_Data shown_.
------------

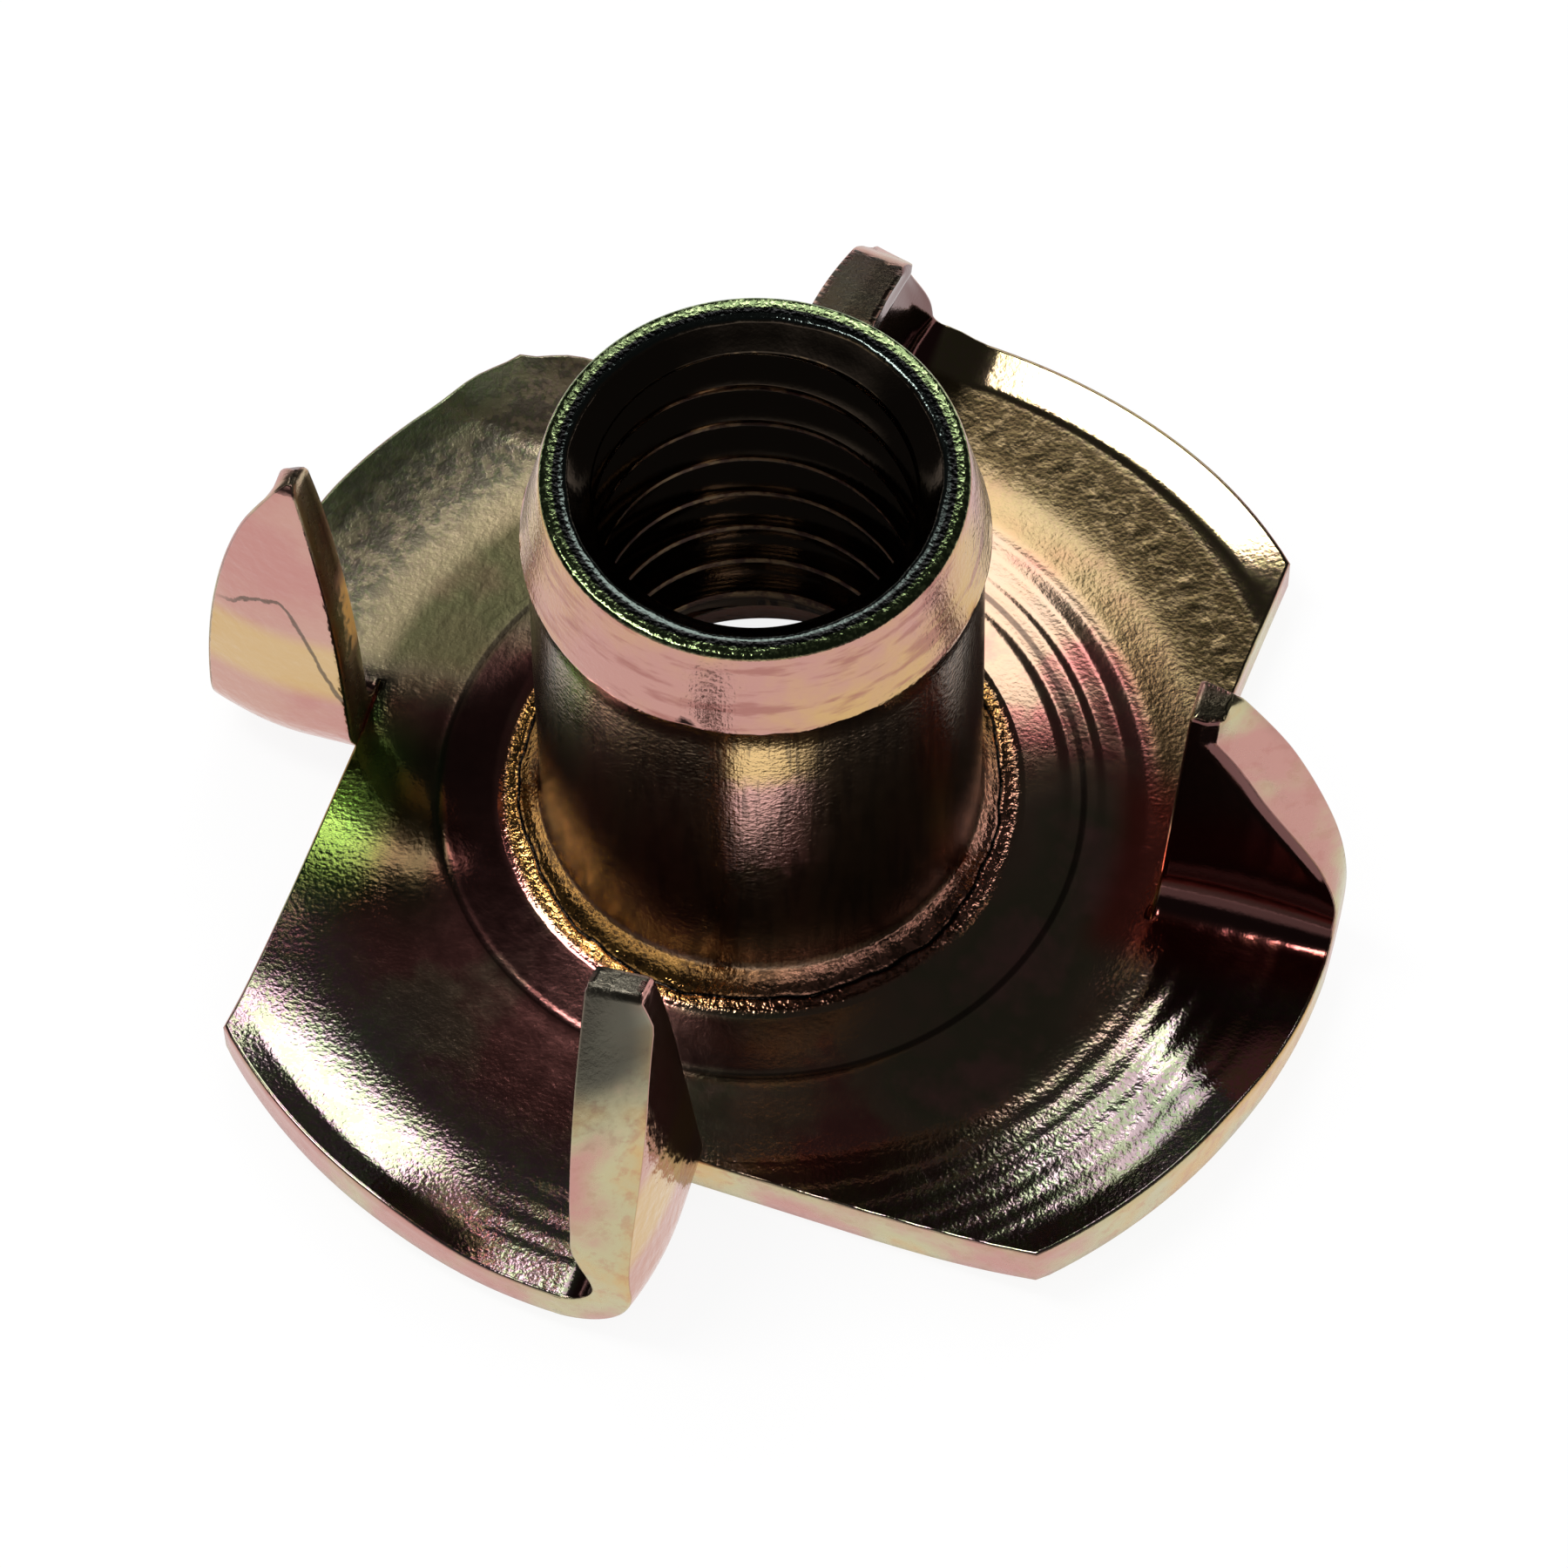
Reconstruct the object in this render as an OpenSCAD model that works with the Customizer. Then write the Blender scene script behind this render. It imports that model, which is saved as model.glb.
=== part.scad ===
// Four-pronged tee nut for wood, with a thread of M6 x 1.
//
// The real one is a single piece of steel sheet. The barrel is drawn up out of the
// middle of a round flange and threaded inside. Four cuts then run in from the
// flange's edge, and the sheet beside each cut is folded up into a prong, which
// leaves four lobes that follow each other round like a pinwheel.
//
// Origin: centre of the flange's flat underside. +Z runs up the barrel, the way
// that the bolt comes out. The first prong stands over the +X axis.

/* [Thread] */
// Diameter of the bore, which is the minor diameter of the thread
bore_d = 5; // [4.9:0.02:5.1]
// Diameter of the countersink where the thread comes out at the end
countersink_d = 5.8; // [5.4:0.05:6.1]
// Depth of that countersink
countersink_depth = 0.4; // [0.2:0.05:0.6]

/* [Barrel] */
// Height from the underside of the flange to the end of the barrel
height = 10.6; // [9:0.1:20]
// Diameter of the flat ring at the end
end_d = 6.6; // [6.3:0.05:7]
// Length of the tapered band below the end
band_length = 1.65; // [0.6:0.05:2.5]
// Diameter at the band's lower edge, the widest part of the barrel
band_d = 7.32; // [7.2:0.02:7.6]
// Depth of the small step under the band
band_step = 0.05; // [0.02:0.01:0.08]
// Diameter of the barrel at its foot, where it is a little slimmer
foot_d = 6.68; // [6.5:0.02:7]
// Radius of the round between the barrel's foot and the flange
foot_round = 0.75; // [0.5:0.05:0.9]

/* [Flared mouth] */
// Diameter of the mouth on the underside of the flange
mouth_d = 9.4; // [8.6:0.1:10]
// Height of the flare, at the top of which the thread begins
mouth_height = 2.5; // [1.8:0.1:3]
// Diameter at the top of the flare
throat_d = 5.74; // [5.6:0.02:5.8]

/* [Flange] */
// Diameter of the flange
flange_d = 19.4; // [18.6:0.1:20.6]
// Thickness of the sheet
sheet = 0.9; // [0.8:0.05:1]
// Height of the low cone that the barrel's foot stands on
boss_height = 1.27; // [1.15:0.01:1.35]
// Width of the flat ring left between the low cone and the curled rim
flat_width = 0.8; // [0.6:0.1:1.2]
// Diameter of the press mark, a shallow groove round the low cone
groove_d = 11.1; // [10.6:0.1:12]
// Width of the groove
groove_width = 0.34; // [0.2:0.02:0.5]
// Depth of the groove
groove_depth = 0.06; // [0.02:0.01:0.1]

/* [Rim] */
// Width of the rim that curls up along each lobe's round edge
lip_width = 1.8; // [1:0.1:2.2]
// Rise of the curled rim above the sheet
lip_rise = 0.42; // [0.2:0.02:0.46]
// Width of the rounded edge under the rim
roll_width = 1.3; // [0.8:0.05:1.5]
// Rise of the rounded edge at the flange's edge
roll_rise = 0.4; // [0.2:0.05:0.45]
// Length along the edge over which the curl fades out towards a lobe's corner
fade_length = 3; // [2:0.2:4]

/* [Prongs] */
// Number of prongs
prong_count = 4; // [2:1:4]
// Distance from the axis to the inner end of each cut
cut_offset = 6.73; // [6.5:0.05:7]
// Angle by which each cut leans outwards from square
cut_splay = 3.5; // [1:0.5:5]
// Half the width of the strip of flange that each fold takes up
fold_half = 0.5; // [0.3:0.05:0.7]
// Radius left inside the fold at the curled rim, its tightest place
fold_clear = 0.19; // [0.12:0.01:0.4]
// Angle through which each prong is folded, a little past upright
fold_angle = 94.5; // [90:0.5:97]
// Radius of the prong's curved outer edge
prong_edge_r = 8.8; // [8.5:0.1:10]
// Width of the blunt tip
tip_width = 0.4; // [0.2:0.02:1]
// Thickness of the tip, to which the blade thins from the full height of its rim
tip_thickness = 0.84; // [0.5:0.02:0.88]

/* [Hidden] */
$fn = 72;
flange_r = flange_d / 2;
// radius of the fold's axis above the underside, which is also its outer radius
fold_r = sheet + lip_rise + fold_clear;
// steps in the curves of the section
lip_steps = 5;
round_steps = 5;
flare_steps = 8;
// the lip rises as a power of the way across it, so it is steepest at the edge, and
// the low cone falls as a power of the way out, so that it runs level into the flat
lip_power = 2.4;
cone_power = 1.6;
// share of a quarter ellipse that the rounded underside of the rim goes through
roll_share = 0.97;
// height of curl that is left at a lobe's corner
corner_lip = 0.14;
// distance by which a cutting shape runs past what it cuts
clear = 1;
// a fold is a hair thinner than the sheet, and its ends turn on into the flange and
// into the blade, so that each piece is rooted in the next
fold_inset = 0.01;
fold_root_angle = 6;
cut_overlap = 0.06;

// Height of the rim's top and underside, for t from 0 (flat sheet) to 1 (edge)
function lip_top(t) = sheet + lip_rise * pow(t, lip_power);
function roll_under(t) = roll_rise * (1 - sqrt(1 - t * t));

// Points [r, z] along the top of the rim, outwards to the flange's edge
function lip_points() =
    [for (i = [0 : lip_steps]) let (t = i / lip_steps)
        [flange_r - lip_width * (1 - t), lip_top(t)]];

// Points [r, z] along the rounded underside of the rim, inwards from the edge
function roll_points() =
    [for (i = [0 : lip_steps]) let (t = 1 - i / lip_steps)
        [flange_r - roll_width * (1 - t), roll_under(roll_share * t)]];

// Concave quarter round from the barrel's foot down to the low cone
function foot_points() =
    [for (i = [0 : round_steps]) let (a = 90 * i / round_steps)
        [foot_d / 2 + foot_round * (1 - cos(a)),
         boss_height + foot_round * (1 - sin(a))]];

// Quarter ellipse of the flared mouth, from the underside up to the throat
function flare_points() =
    [for (i = [0 : flare_steps]) let (a = 90 * i / flare_steps)
        [mouth_d / 2 - (mouth_d - throat_d) / 2 * sin(a),
         mouth_height * (1 - cos(a))]];

// Height of the low cone's top at radius r, from the foot down to flat sheet
boss_r = foot_d / 2 + foot_round;
boss_end_r = flange_r - lip_width - flat_width;
function boss_top(r) =
    sheet + (boss_height - sheet)
            * pow(max(0, boss_end_r - r) / (boss_end_r - boss_r), cone_power);

// Points across the low cone, with the press mark as two dips in its slope
groove_r = groove_d / 2;
function boss_points() =
    concat(
        [for (i = [1 : 3]) let (r = boss_r + (groove_r - groove_width / 2 - boss_r) * i / 3)
            [r, boss_top(r)]],
        [[groove_r - groove_width / 4, boss_top(groove_r) - groove_depth],
         [groove_r + groove_width / 4, boss_top(groove_r) - groove_depth]],
        [for (i = [0 : 2])
            let (r = groove_r + groove_width / 2 + (boss_end_r - groove_r - groove_width / 2) * i / 3)
            [r, boss_top(r)]],
        [[boss_end_r, sheet]]);

// Section of the whole nut from the bore outwards, as if no prong were cut
module nut_section() {
    polygon(concat(
        [[bore_d / 2, height - countersink_depth],
         [countersink_d / 2, height],
         [end_d / 2, height],
         [band_d / 2, height - band_length],
         [band_d / 2 - band_step, height - band_length - band_step]],
        foot_points(),
        boss_points(),
        lip_points(),
        roll_points(),
        flare_points(),
        [[bore_d / 2, mouth_height + (throat_d - bore_d) / 2]]));
}

// Where a cut runs: its distance from the axis, y beyond the line of the prong's foot
function cut_x(y) = cut_offset + max(0, y - fold_half) * tan(cut_splay);

// The half segment that each cut frees from the flange, seen from above
module freed_segment() {
    polygon([[cut_offset, -fold_half], [cut_offset, fold_half],
             [cut_x(flange_r), flange_r], [flange_r * 2, flange_r], [flange_r * 2, -fold_half]]);
}

// Corner of a lobe: where the cut meets the flange's edge
corner_slope = tan(cut_splay);
corner_base = cut_offset - fold_half * corner_slope;
corner_y = (sqrt(pow(flange_r, 2) * (1 + pow(corner_slope, 2)) - pow(corner_base, 2))
            - corner_base * corner_slope) / (1 + pow(corner_slope, 2));
corner_angle = asin(corner_y / flange_r);

// Sloping block that takes the curl off the rim towards a lobe's corner
module lip_fade() {
    fall = atan(lip_rise / fade_length);
    rotate([0, 0, corner_angle])
        translate([flange_r - lip_width, 0, sheet + corner_lip])
            rotate([fall, 0, 0])
                translate([0, -clear, 0])
                    cube([lip_width * 2, fade_length + clear, clear]);
}

// Barrel and four-lobed flange, before the prongs are added
module flange_and_barrel() {
    difference() {
        rotate_extrude() nut_section();
        for (i = [0 : prong_count - 1])
            rotate([0, 0, 360 / prong_count * i]) {
                translate([0, 0, -clear])
                    linear_extrude(sheet + lip_rise + 2 * clear) freed_segment();
                lip_fade();
            }
    }
}

// Cross-section of the sheet on a fold's line, drawn in by d: x outwards, y up
function on_fold_line(p, d) = sqrt(p[0] * p[0] - fold_half * fold_half) - d;
function fold_section(d) =
    concat(
        [[cut_offset - cut_overlap + d, boss_top(cut_offset) - d],
         [boss_end_r, sheet - d]],
        [for (p = lip_points()) [on_fold_line(p, d), p[1] - d]],
        [for (p = roll_points()) [on_fold_line(p, d), p[1] + d]],
        [[cut_offset - cut_overlap + d, d]]);

// The fold: the section swung about an axis above the sheet and along the radius
module fold() {
    translate([0, -fold_half, fold_r])
        rotate([90, 0, 90])
            rotate([0, 0, -90 - fold_root_angle])
                rotate_extrude(angle = fold_angle + 2 * fold_root_angle)
                    polygon([for (p = fold_section(fold_inset)) [fold_r - p[1], p[0]]]);
}

// Outline of the blade above the fold, flat: x outwards, y along the prong
edge_x = sqrt(pow(flange_r, 2) - pow(fold_half, 2)) - prong_edge_r;
tip_base = cut_offset + tip_width - edge_x;
tip_y = (sqrt(pow(prong_edge_r, 2) * (1 + pow(corner_slope, 2)) - pow(tip_base, 2))
         - tip_base * corner_slope) / (1 + pow(corner_slope, 2));
module blade_outline() {
    polygon([[cut_offset - cut_overlap, 0], [cut_offset + tip_y * corner_slope, tip_y],
             [flange_r + clear, tip_y], [flange_r + clear, 0]]);
}

// The blade, flat: the section turned about the centre of its curved edge, with its
// inner face sloped down from the full height of the rim to the tip's thickness
module flat_blade() {
    fall = atan((sheet + lip_rise - tip_thickness) / tip_y);
    difference() {
        intersection() {
            translate([edge_x, 0, 0])
                rotate_extrude(angle = 90)
                    polygon([for (p = fold_section(0)) [p[0] - edge_x, p[1]]]);
            translate([0, 0, -clear])
                linear_extrude(sheet + lip_rise + 2 * clear) blade_outline();
        }
        translate([cut_offset / 2, 0, sheet + lip_rise + fold_inset])
            rotate([-fall, 0, 0])
                cube([flange_r, tip_y + clear, clear]);
    }
}

// One prong over the +X axis: its fold, and its blade turned up with the fold
module prong() {
    fold();
    translate([0, -fold_half, fold_r])
        rotate([fold_angle, 0, 0])
            translate([0, 0, -fold_r])
                flat_blade();
}

// The whole nut
module tee_nut() {
    color("darkkhaki") {
        flange_and_barrel();
        for (i = [0 : prong_count - 1])
            rotate([0, 0, 360 / prong_count * i]) prong();
    }
}

tee_nut();
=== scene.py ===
import math

import bmesh
import bpy
import numpy as np
from mathutils import Matrix, Vector


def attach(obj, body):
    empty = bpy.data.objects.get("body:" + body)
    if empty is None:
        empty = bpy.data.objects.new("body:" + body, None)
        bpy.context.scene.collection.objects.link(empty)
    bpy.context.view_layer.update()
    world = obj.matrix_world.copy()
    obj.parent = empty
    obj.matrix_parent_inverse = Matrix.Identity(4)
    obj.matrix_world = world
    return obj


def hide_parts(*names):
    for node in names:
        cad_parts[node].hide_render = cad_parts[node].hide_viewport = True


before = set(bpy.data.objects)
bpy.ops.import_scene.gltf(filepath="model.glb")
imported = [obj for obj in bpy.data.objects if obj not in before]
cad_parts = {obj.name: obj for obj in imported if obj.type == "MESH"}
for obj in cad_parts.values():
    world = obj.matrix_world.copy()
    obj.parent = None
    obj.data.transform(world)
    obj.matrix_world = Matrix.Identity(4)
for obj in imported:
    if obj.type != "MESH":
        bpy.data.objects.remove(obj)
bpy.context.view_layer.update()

# ---------------------------------------------------------------------------
# The tee nut: one piece of steel sheet, 0.9 mm thick. The barrel is drawn up out
# of the flange and threaded M6 x 1 inside, and the sheet beside each of the four
# cuts is folded up into a prong. All its sizes are in millimetres.
# ---------------------------------------------------------------------------
MM = 0.001
MARKS = ("cut", "depth", "reach", "torn", "thread", "crest", "band", "end", "seam")


def smooth(x, a, b):
    """0 before a, 1 after b, and 3t^2 - 2t^3 of the way t between them."""
    t = np.clip((x - a) / (b - a), 0.0, 1.0)
    return t * t * (3.0 - 2.0 * t)


def wander(angle, counts, sizes, seed):
    """An uneven line round the part: the sum of sines with whole numbers of waves, each
    with its own size and a seeded phase, so that it closes on itself."""
    phase = np.random.default_rng(seed).uniform(0, 2 * np.pi, len(counts))
    return sum(s * np.sin(c * angle + p) for c, s, p in zip(counts, sizes, phase))


def no_marks(shape):
    """Each mark that the material reads, still 0 all over."""
    return {name: np.zeros(shape) for name in MARKS}


# the low cone round the barrel's foot, with a fine groove pressed into it
CONE_FOOT_R, CONE_END_R, CONE_TOP, CONE_LOW, CONE_POWER = 4.22, 7.9, 1.27, 0.83, 1.6
GROOVE_R, GROOVE_HALF, GROOVE_DEEP = 5.3, 0.07, 0.006
# in one lobe the press left rings there, and in the others a trace of them: narrow steps
# with flatter sheet between them, given as the steepness of the sheet's top at some radii
RING_RADII = [4.9, 4.98, 5.06, 5.14, 5.5, 5.56, 5.62, 5.7, 5.98, 6.08, 6.3, 6.4, 6.5, 6.6,
              7.2, 7.5, 7.9]
RING_SLOPES = [0.07, 0.16, 0.16, 0.05, 0.05, 0.16, 0.16, 0.05, 0.04, 0.14, 0.14, 0.03, 0.03,
               0.12, 0.1, 0.02, 0]
RINGS = 0.08
ring_r = np.linspace(CONE_FOOT_R, CONE_END_R, 369)
ring_slope = np.interp(ring_r, RING_RADII, RING_SLOPES)
ring_drop = np.concatenate([[0], np.cumsum((ring_slope[1:] + ring_slope[:-1]) / 2)])
ring_top = CONE_TOP - (CONE_TOP - CONE_LOW) * ring_drop / ring_drop[-1]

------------

_Request_. Every line from the one containing "with the fold" through the one containing "imported = [obj" is to be given again exactly, both ends included, and no line outside that range.

_The result_.
// One prong over the +X axis: its fold, and its blade turned up with the fold
module prong() {
    fold();
    translate([0, -fold_half, fold_r])
        rotate([fold_angle, 0, 0])
            translate([0, 0, -fold_r])
                flat_blade();
}

// The whole nut
module tee_nut() {
    color("darkkhaki") {
        flange_and_barrel();
        for (i = [0 : prong_count - 1])
            rotate([0, 0, 360 / prong_count * i]) prong();
    }
}

tee_nut();
=== scene.py ===
import math

import bmesh
import bpy
import numpy as np
from mathutils import Matrix, Vector


def attach(obj, body):
    empty = bpy.data.objects.get("body:" + body)
    if empty is None:
        empty = bpy.data.objects.new("body:" + body, None)
        bpy.context.scene.collection.objects.link(empty)
    bpy.context.view_layer.update()
    world = obj.matrix_world.copy()
    obj.parent = empty
    obj.matrix_parent_inverse = Matrix.Identity(4)
    obj.matrix_world = world
    return obj


def hide_parts(*names):
    for node in names:
        cad_parts[node].hide_render = cad_parts[node].hide_viewport = True


before = set(bpy.data.objects)
bpy.ops.import_scene.gltf(filepath="model.glb")
imported = [obj for obj in bpy.data.objects if obj not in before]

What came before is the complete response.